В некоторых случаях столкновение с реальностью и возможная травма, являющаяся результатом этого столкновения, могут использоваться сегодня не для подтверждения и увеличения уже имеющейся силы, но для её пробуждения. Это происходит тогда, когда только тонкая перегородка отделяет в личности принцип бытия от чисто человеческого индивидуального начала. Уныние, опустошенность, чувство трагичности существования и другие состояния подобного рода, отрицательным выходом из которых становится религиозное обращение, в случае положительной реакции могут привести к указанному пробуждению. Так, например, даже в новейшей авангардной литературе иногда встречаются отдельные любопытные свидетельства мгновений освобождения, достигаемого среди разложения. Достаточно одного примера, взятого из уже цитированного нами автора. Генри Миллер, оказавшийся в самом центре хаотического распада бессмысленной жизни, впавший в остолбенение перед этим «грандиозным крушением всего мира», испытывает видение, в котором все вещи оправдываются такими, как они есть — «нечто вроде приостановленной, заторможенной вечности, где всё оправдано, оправдано в высшей степени». Ищут чуда вовне, — говорит он — «тогда как счетчик тикает внутри и нет руки, способной до него дотянуться и остановить». Лишь неожиданный удар может это сделать.

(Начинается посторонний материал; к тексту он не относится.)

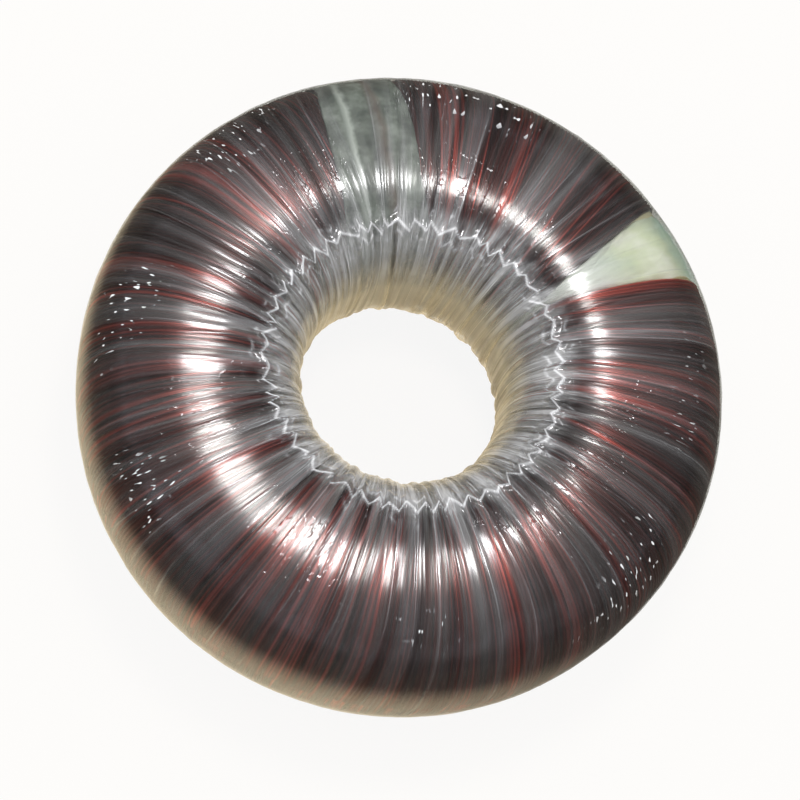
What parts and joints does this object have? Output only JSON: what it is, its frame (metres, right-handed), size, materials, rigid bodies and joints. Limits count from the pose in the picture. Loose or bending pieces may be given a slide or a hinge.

Тогда в бытие вливается новая сила. Он описывает это так: «Вероятно, чтение производит впечатление хаотичности, но это уже писалось в живом центре, где хаотичное смещено на края, превращено, так сказать, в необязательные обрывки мира, к которому я больше не имею касательства». В некотором смысле мы имеем здесь дело с тем разрывом уровня, упомянутом нами чуть выше, который обладает свойством индуцировать новое качество в контуре только «жизни».